# TASK DIRECTIONS
Report how many lines include the word "part", and nothing besides that number.

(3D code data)

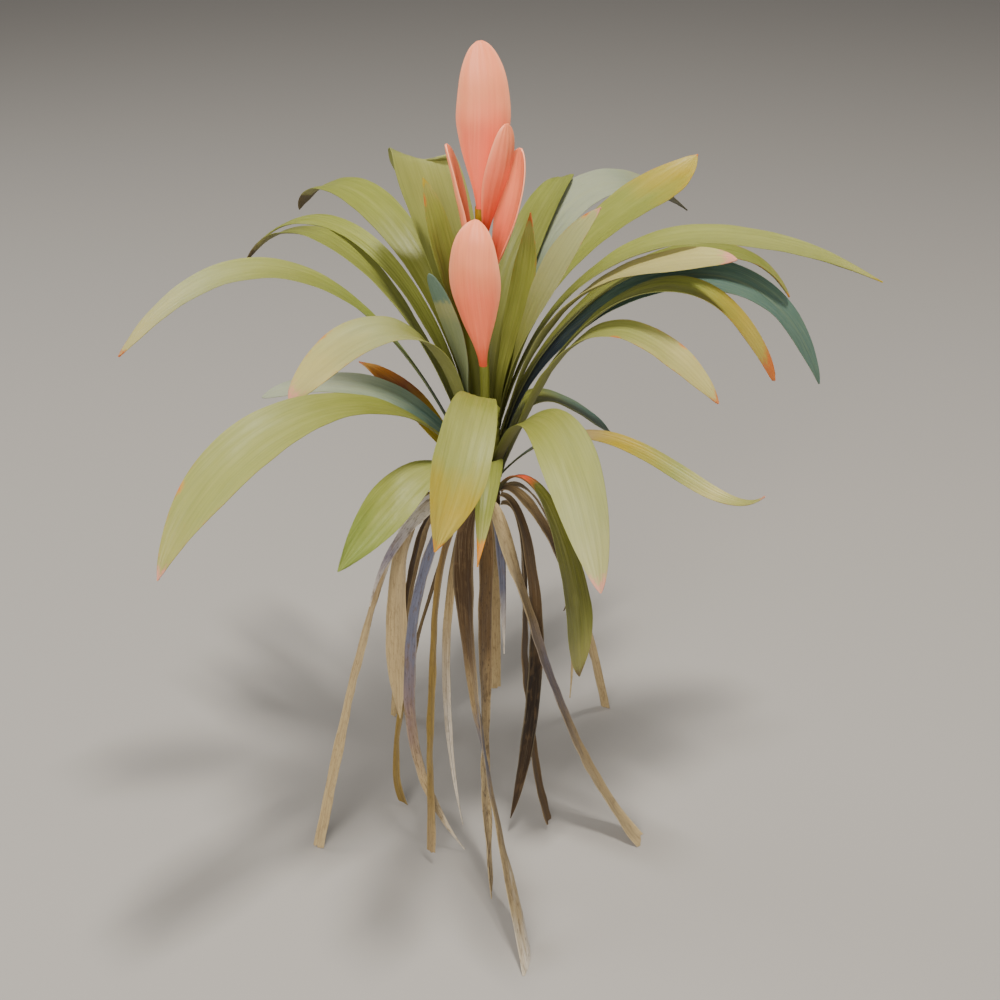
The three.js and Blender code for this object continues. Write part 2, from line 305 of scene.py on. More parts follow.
class Shader:
    """A material that is built up node by node."""

    MIX_FACTOR = 0
    MIX_FIRST = 6
    MIX_SECOND = 7
    MIX_RESULT = 2
    NOISE_ROUGHNESS = 0.6

    def __init__(self, name: str) -> None:
        """Makes an empty material with that name."""
        self.material = bpy.data.materials.new(name)
        self.material.use_nodes = True
        self.tree = self.material.node_tree
        self.tree.nodes.clear()

    def node(
        self, kind: str, settings: Mapping[str, Any] | None = None, sockets: Mapping[Any, Any] | None = None
    ) -> bpy.types.Node:
        """Adds any node.

        Args:
            kind: The node's type.
            settings: Its settings, and for a ramp its stops as (place, colour).
            sockets: Numbers, colours or links by the name or index of its inputs.

        Returns:
            The node.
        """
        made = self.tree.nodes.new(kind)
        for name, setting in (settings or {}).items():
            if name == "stops":
                self._set_stops(made.color_ramp, setting)
            else:
                setattr(made, name, setting)
        for name, given in (sockets or {}).items():
            source = given.socket if isinstance(given, Value) else given
            if isinstance(source, bpy.types.NodeSocket):
                self.tree.links.new(source, made.inputs[name])
            else:
                made.inputs[name].default_value = source
        return made

    @staticmethod
    def _set_stops(ramp: bpy.types.ColorRamp, stops: Sequence[tuple[float, Colour]]) -> None:
        """Gives a ramp its stops, in place of its own two.

        Args:
            ramp: The ramp.
            stops: Its stops as (place, colour).
        """
        while len(ramp.elements) < len(stops):
            ramp.elements.new(1.0)
        for element, (place, colour) in zip(ramp.elements, stops):
            element.position = place
            element.color = colour

    def attribute(self, name: str) -> bpy.types.NodeSocket:
        """The vector that the mesh keeps under a name."""
        return self.node("ShaderNodeAttribute", {"attribute_name": name}).outputs["Vector"]

    def split(self, vector: bpy.types.NodeSocket) -> tuple[Value, Value, Value]:
        """The three numbers of a vector."""
        made = self.node("ShaderNodeSeparateXYZ", None, {"Vector": vector})
        return tuple(Value(self, socket) for socket in made.outputs)

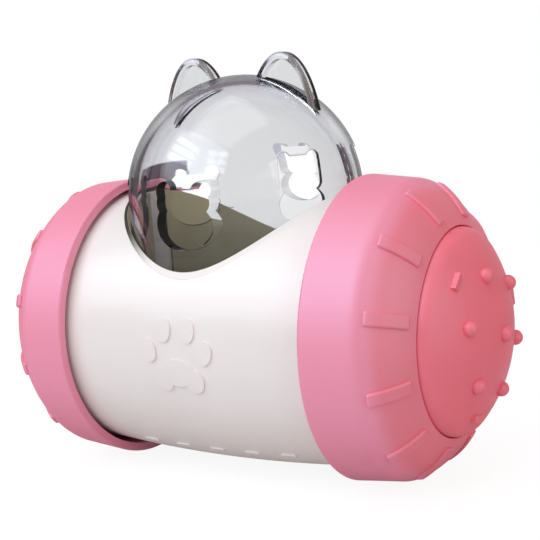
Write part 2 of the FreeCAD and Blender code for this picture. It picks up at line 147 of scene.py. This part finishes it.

# TASK OUTPUT
2